Nach diesem schweißtreibenden Auftritt gehen die Meisten dann doch bereits nach Hause, obwohl die letzte Band des Abends erst noch spielen soll. Der letzte Slot auf einem Festival ist genau aus diesem Grund oftmals ein wenig undankbar, doch KALEVALA aus Russland lassen sich davon nicht beeinflussen und kommen motiviert auf die Bühne. Die Band um Frontfrau Ksenia bieten rhythmischen und fröhlichen Folk Metal mit diesem unverwechselbaren slawischen Sound, der sofort gute Laune macht. Diejenigen, die noch nicht nach Hause gegangen sind, genießen diesen energiegeladenen Auftritt, welcher einen hervorragenden Abschluss für dieses HEATHEN ROCK darstellt.
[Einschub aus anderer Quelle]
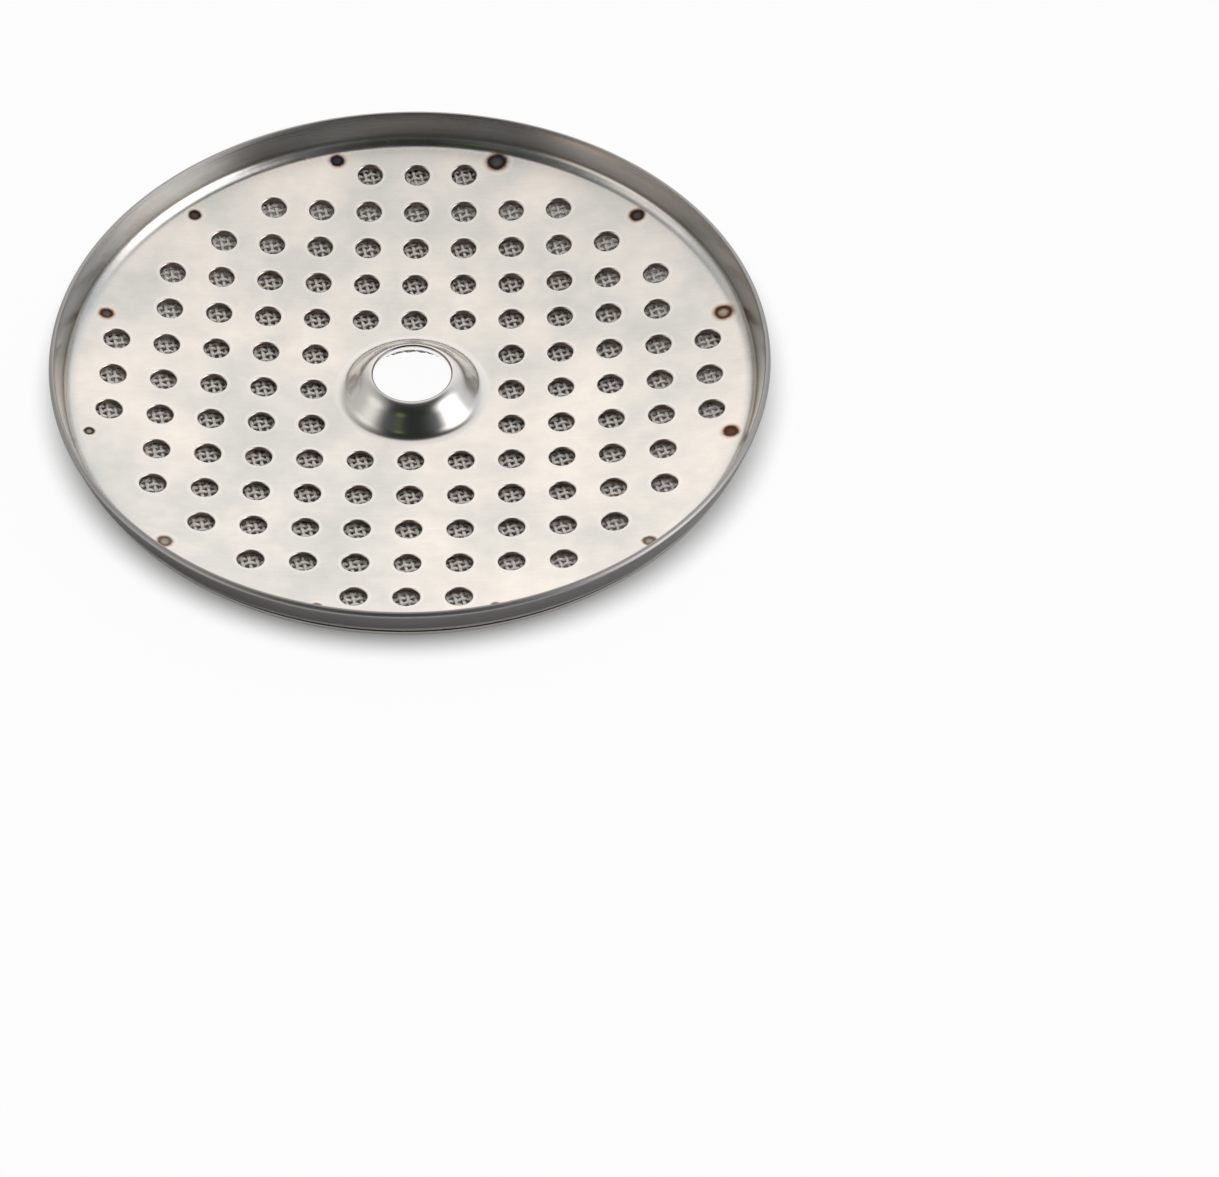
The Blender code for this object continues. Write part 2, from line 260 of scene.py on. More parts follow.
@dataclass(frozen=True)
class WeldCircle:
    """The circle of spot welds through cup, mesh and ring, anticlockwise from the first behind +X."""

    radius: float = 26.3 * MM
    marks: tuple[WeldMark, ...] = (
        WeldMark(0.76, 0.0, 0.8, BRIGHT_CORE, BROWN_RING),
        WeldMark(0.64, 0.0, 0.7, DARK_CORE, BLACK_RING),
        WeldMark(0.86, 0.1, 0.7, SLATE_CORE, BLACK_RING),
        WeldMark(0.60, 0.0, 0.9, BLUE_CORE, BLACK_RING),
        WeldMark(0.54, 0.1, 0.4, DARK_CORE, BLACK_RING),
        WeldMark(0.54, 0.4, 1.0, SLATE_CORE, BROWN_RING),
        WeldMark(0.42, 0.1, 0.4, FAINT_CORE, BLACK_RING),
        WeldMark(0.60, -0.2, 0.4, FAINT_CORE, FAINT_RING),
        WeldMark(0.44, 0.1, 0.3, FAINT_CORE, FAINT_RING),
        WeldMark(0.44, 0.1, 0.3, FAINT_CORE, FAINT_RING),
        WeldMark(0.52, -0.1, 0.4, FAINT_CORE, FAINT_RING),
        WeldMark(0.64, 0.0, 0.7, RUST_CORE, BROWN_RING),
    )

    @property
    def step(self) -> float:
        """Angle from one weld to the next."""
        return 2 * math.pi / len(self.marks)

    def centres(self) -> list[Point]:
        """List the centres of the welds."""
        places = [(self.radius - mark.inward * MM, index) for index, mark in enumerate(self.marks)]
        return [polar((0.0, 0.0), radius, (index + 0.5) * self.step) for radius, index in places]


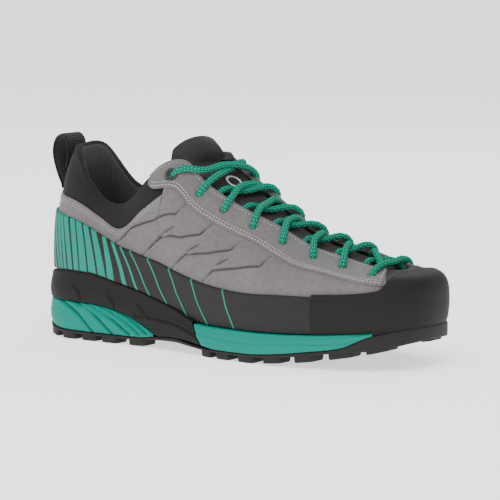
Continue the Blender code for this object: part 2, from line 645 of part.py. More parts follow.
# eyestays: a doubled strip of the upper along each side of the throat
for name, side in (("eyestay_outer", -1), ("eyestay_inner", 1)):
    us = ring_part(float(u_at(-1, 84.0)), u_angle(-65.0))
    if side > 0:
        us = ring_part(u_angle(65.0), float(u_at(1, 84.0)))
    xs = skin(us, 0.8)[:, 0]
    length = smooth(along([84, 90, 96, 115, 152, 176, 209, 236, 250]),
                    [3, 10, 15.6, 19, 19.5, 21.5, 23.5, 25, 26], xs)
    length = np.minimum(length, 17.0) if side > 0 else length
    rise = skin(us[:, None], np.linspace(0, 1, 121)[None, :])
    run = np.cumsum(np.linalg.norm(np.diff(rise, axis=1), axis=-1)[:, ::-1], axis=1)
    v0 = 1 - np.array([np.interp(a, r, np.arange(1, 121) / 120) for a, r in zip(length, run)])
    solid(name, band(us, v0, 0 * us + 0.999, 0.5, STAY_TOP, 4), SUEDE, 0.9)

# cuff: padded collar, its foot tucked inside the upper
us = ring_part(float(u_at(1, 91.5)) - 1.0, float(u_at(-1, 89.0)))
cz = ring_value("cuff_z", us)
ends = smooth(along([76.0, 84.0]), [0, 1], skin(us, 0.9)[:, 0])
deep = -(WALL + GAP + 0.25) - 1.4 * ends
flush = -0.5 + (deep + 0.5) * ends
back = -5.5 + 0.6 * ends
outer = []
inner = []
for dz, cap, d_out, d_in in ((-8.0, 0.72, deep + 0 * us, -4.4 - 0.4 * ends), (0.0, 0.84, deep + 0 * us, back),
                             (0.7, 0.87, deep + 0 * us, back), (1.1, 0.90, flush, back)):
    v = np.minimum(v_at(us, cz + dz), cap)
    outer.append(off(us, v, d_out))
    inner.append(off(us, v, d_in))
for share, d_out, d_in, up in ((0.5, flush + 0.2, back, 0.0), (0.93, flush, back + 0.1, 0.0),
                               (1.0, flush - 1.3 + 0.9 * ends, back + 1.5 - 1.0 * ends, 0.8)):
    v2 = v + (1.0 - v) * share
    lift = up * (1 - ends)[:, None] * np.array([0.0, 0.0, 1.0])
    outer.append(off(us, v2, d_out) + lift)
    inner.append(off(us, v2, d_in) + 0.8 * lift)
solid("cuff", slab([np.stack(outer, 1), np.stack(inner, 1)]), CLOTH, 0.9)

# tongue and the stiffer cover sewn on its face
face = tongue_face(16, 9)
thick = smooth([0, 0.6, 0.8, 0.97, 1], [2.6, 3.0, 5.0, 5.4, 3.4], np.linspace(0, 1, 16))[:, None]
solid("tongue", slab([face, sink(face, thick + np.zeros(face.shape[:2]))]), CLOTH, 0.9)

solid("tongue_cover", slab([sink(face, 0 * face[..., 0] - 2.0)[12:15, 2:7],
                            sink(face, 0 * face[..., 0] - 0.6)[12:15, 2:7]]), CLOTH, 0.8)

# insole: a plate on the deck inside the wall
ix = np.linspace(0, 1, 24)
ins = []
for dz in (3.2, 0.0):
    half = np.linspace(0.0, 1.0, 401)
    an = ring_value("angle", half)
    rr = ring_value("seat", half) - WALL - 0.9
    px = ring_value("spine", half) + rr * np.cos(np.radians(an))
    py = spine_y(ring_value("spine", half)) + rr * np.sin(np.radians(an))
    w = (1 - np.cos(ix * math.pi)) / 2
    gx = px.min() + 0.4 + (px.max() - px.min() - 0.8) * (0.6 * w + 0.4 * ix)
    edge = []
    for side in (-1, 1):
        keep = an * side >= 0
        o = np.argsort(px[keep])
        edge.append(np.interp(gx, px[keep][o], py[keep][o]))
    t = np.linspace(0, 1, 3)[None, :]
    y = edge[0][:, None] * (1 - t) + edge[1][:, None] * t
    z = sole_z("deck", gx)[:, None] + GAP + dz + 0 * y
    ins.append(np.stack([gx[:, None] + 0 * y, y, z], -1))
solid("insole", slab(ins), (0.05, 0.05, 0.05), 0.9)

# heel loop: a webbing strap up from the heel, folded over and back down
LOOP_WIDE = 19.0
path = [(5.2, 0, 101.0), (6.8, 0, 107.5), (7.3, 0, 113.5), (6.4, 0, 118.4), (3.2, 0, 121.0),
        (-0.6, 0, 119.4), (-3.4, 0, 114.4), (-4.3, 0, 108.0), (-3.0, 0, 101.5), (-0.8, 0, 95.5),
        (1.4, 0, 91.0), (2.0, 0, 88.2)]
path = curve3(path, 22)
tan = np.gradient(path, axis=0)
nor = np.stack([tan[:, 2], 0 * tan[:, 2], -tan[:, 0]], -1)
nor /= np.linalg.norm(nor, axis=1, keepdims=True)
yy = np.linspace(-LOOP_WIDE / 2, LOOP_WIDE / 2, 3)
hug = 25.0 - np.sqrt(25.0 ** 2 - yy ** 2)
hold = smooth([84, 100, 116], [1, 0.9, 0.1], path[:, 2])
both = []
for d in (0.8, -0.8):
    g = path[:, None] + nor[:, None] * d + np.array([0, 1.0, 0]) * yy[None, :, None]
    g[..., 0] += hold[:, None] * hug[None, :]
    both.append(g)
solid("heel_loop", slab(both), CLOTH, 0.85)

# eyelet rings round the top pair of holes
EYE_COLS = ("outer_u", "outer_back", "inner_u", "inner_back")
EYES = [
    (0.1913, 11.1, float(u_at(1, 110.0)), 6.0),
    (0.2222, 9.9, float(u_at(1, 124.0)), 4.4),
    (0.2500, 9.2, float(u_at(1, 139.5)), 4.2),
    (0.2829, 9.8, float(u_at(1, 158.0)), 4.2),
    (0.3164, 10.0, float(u_at(1, 176.0)), 4.2),
    (0.3508, 9.2, float(u_at(1, 194.0)), 4.2),
    (0.3843, 10.6, float(u_at(1, 212.0)), 4.2),
    (0.4215, 12.6, u_angle(72.0), 4.4),
]


def on_stay(u, back, d):
    """Point on the eyestay: back from the throat edge along the section, d off the skin."""
    vs = np.linspace(0, 1, 121)
    p = skin(u, vs)
    run = np.concatenate([[0], np.cumsum(np.linalg.norm(np.diff(p[::-1], axis=0), axis=1))])
    v = 1 - np.interp(back, run, vs)
    n = off(u, v, 1.0) - off(u, v, 0.0)
    return off(u, v, d), n


for name, col in (("eyelet_ring_outer", 0), ("eyelet_ring_inner", 2)):
    c, n = on_stay(EYES[0][col], EYES[0][col + 1], STAY_TOP + GAP)
    e1 = np.cross(n, (0, 0, 1.0))
    e1 /= np.linalg.norm(e1)
    e2 = np.cross(n, e1)
    w = np.linspace(0, 2 * math.pi, 14, endpoint=False)
    rim_dir = e1 * np.cos(w)[:, None] + e2 * np.sin(w)[:, None]
    ring = [[c + rim_dir * r + n * h for r, h in ((4.1, 0.7), (2.5, 0.9))],
            [c + rim_dir * r + n * h for r, h in ((4.1, 0.0), (2.5, 0.0))]]
    solid(name, slab([np.stack(k, 1) for k in ring], True), (0.03, 0.03, 0.03), 0.4)

# laces: seven crossings, each of two cords joined where they touch, and the bar at the toe


LIFT = STAY_TOP + GAP + CORD + 0.35
RISE = (8.0, 8.0, 5.0, 4.5, 4.5, 4.5, 3.5)


def over(side, k, up=0.0):
    """A cord's last two knots on the eyestay: above the throat edge, then above eyelet k."""
    u, back = EYES[k][0:2] if side < 0 else EYES[k][2:4]
    return [on_stay(u, 0.2, LIFT + 0.3)[0], on_stay(u, back, LIFT + up)[0]]


def under(side, k, ahead):
    """A cord's first knot, just clear of the throat edge ahead of eyelet k."""
    u = EYES[k][0 if side < 0 else 2] - side * ahead / 600.0
    return [skin(u, 1.0) + (0, -side * 4.2, 1.0)]


def crossing(k):
    """Knots of the two cords of crossing k; the first lies on top where they meet."""
    if k == 0:
        pairs = [(over(1, 1)[::-1], over(-1, 0, 1.4)), (over(-1, 1)[::-1], over(1, 0, 2.9))]
    elif k < 6:
        pairs = [(under(1, k, RISE[k]), over(-1, k + 1)), (under(-1, k, 8.0), over(1, k + 1))]
    else:
        pairs = [(under(1, k, RISE[k]), over(-1, k + 1)), (under(-1, k, 7.0), under(1, 7, -9.0))]
    meet = (pairs[0][0][-1] + pairs[0][1][0] + pairs[1][0][-1] + pairs[1][1][0]) / 4
    meet[2] -= 1.2 if k < 6 else 0.2
    return [a + [meet + (0, 0, up)] + b for (a, b), up in zip(pairs, (2.9, -0.8))]


for k in range(7):
    top_cord, low_cord = crossing(k)
    other = cutter("cord_%d" % (k + 1), [tube(curve3(low_cord, 8), CORD, 6)])
    solid("lace_cross_%d" % (k + 1), tube(curve3(top_cord, 8), CORD, 6), CORD_GREEN, 0.7, parts, other)


bar_end = u_angle(-78.0)
bar = [skin(bar_end, 1.0) + (0, 4.2, 1.0), (skin(bar_end, 1.0) + skin(EYES[7][2], 1.0)) / 2
       + (0, 0, 2.6)] + over(1, 7)
solid("lace_bar", tube(curve3(bar, 8), CORD, 6), CORD_GREEN, 0.7)
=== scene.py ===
import math
import bpy
import numpy as np
from mathutils import Matrix, Vector


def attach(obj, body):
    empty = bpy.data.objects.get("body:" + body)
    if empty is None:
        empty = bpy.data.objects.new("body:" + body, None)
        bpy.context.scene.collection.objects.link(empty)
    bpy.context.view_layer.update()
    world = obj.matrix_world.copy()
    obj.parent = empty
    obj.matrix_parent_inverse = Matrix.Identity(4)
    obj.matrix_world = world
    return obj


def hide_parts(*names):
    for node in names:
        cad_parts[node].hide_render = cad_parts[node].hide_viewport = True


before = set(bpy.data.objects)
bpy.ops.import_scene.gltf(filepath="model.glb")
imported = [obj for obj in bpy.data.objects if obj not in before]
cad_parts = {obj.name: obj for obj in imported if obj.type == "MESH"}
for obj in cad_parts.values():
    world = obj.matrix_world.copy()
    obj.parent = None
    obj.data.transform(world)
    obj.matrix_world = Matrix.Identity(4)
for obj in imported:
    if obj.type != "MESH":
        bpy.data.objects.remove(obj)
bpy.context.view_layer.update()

# Upper: one hollow shell of grey suede, cut low in a notch under the collar and pressed with
# four kinked grooves and three short ones on the outer side. Dense grid over the last; grooves
# and flex creases are vertex moves, with painted shade darkening their hollows; nap by noise, sheen and
# bump.
# the last: the shape that the upper and all that lies on it follow, in millimetres, worked out
# from sections of the foot as the CAD's own sections are
HEEL_X = 35.0        # centre of the round heel, measured from its rear
TOE_X = 232.0        # centre from which the toe is swept
TOE_Y = 6.0          # the toe centre lies this far to the inner side
WALL = 1.9           # wall of the upper
GAP = 0.3            # clearance between pieces that meet
VB = 0.22            # share of a section below its widest point
ROUND = 640.0        # millimetres round the foot, about, as u goes from 0 to 1
ORIGIN = (130.94, 0.82, 0.0)     # middle of the footprint, measured from the heel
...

So also endet die elfte und leider letzte Edition des HEATHEN ROCK FESTIVALS. Die Veranstalter haben sich für 2020 nochmal ordentlich was einfallen lassen, um jeden Besucher ein schönes Erlebnis zu bieten. Das Festival war immer eines der ersten, welches die neue Live-Saison eröffnet hat und durch die überschaubare Größe machte alles einladend und gemütlich. Das HEATHEN ROCK ist in den letzten Jahren zu einer lokalen Institution geworden, die aber auch Publikum außerhalb der Hamburger Region angelockt hat. Nun fällt ein weiteres Event weg, welches die Metalszene und die aufsteigenden Bands unterstützt hat, was sehr bedauerlich ist, da nun ein weiterer Anlaufpunkt fehlt. Die Vielfalt lebt von großen und kleinen Veranstaltungen. Der Name wird jedoch nicht ganz von der Bildfläche verschwinden, da mit dem Heathen Rock Entertainment der Fokus auf einzelne Konzerte und Touren gelegt wird.
Vielen Dank an die HEATHEN ROCK Crew, die uns die letzten elf Jahre mit tollen Abenden versorgt und die Szene bereichert hat, und vielen Dank an alle Fans, die immer das Festival kräftig unterstützt haben! Auf zu neuen Ufern.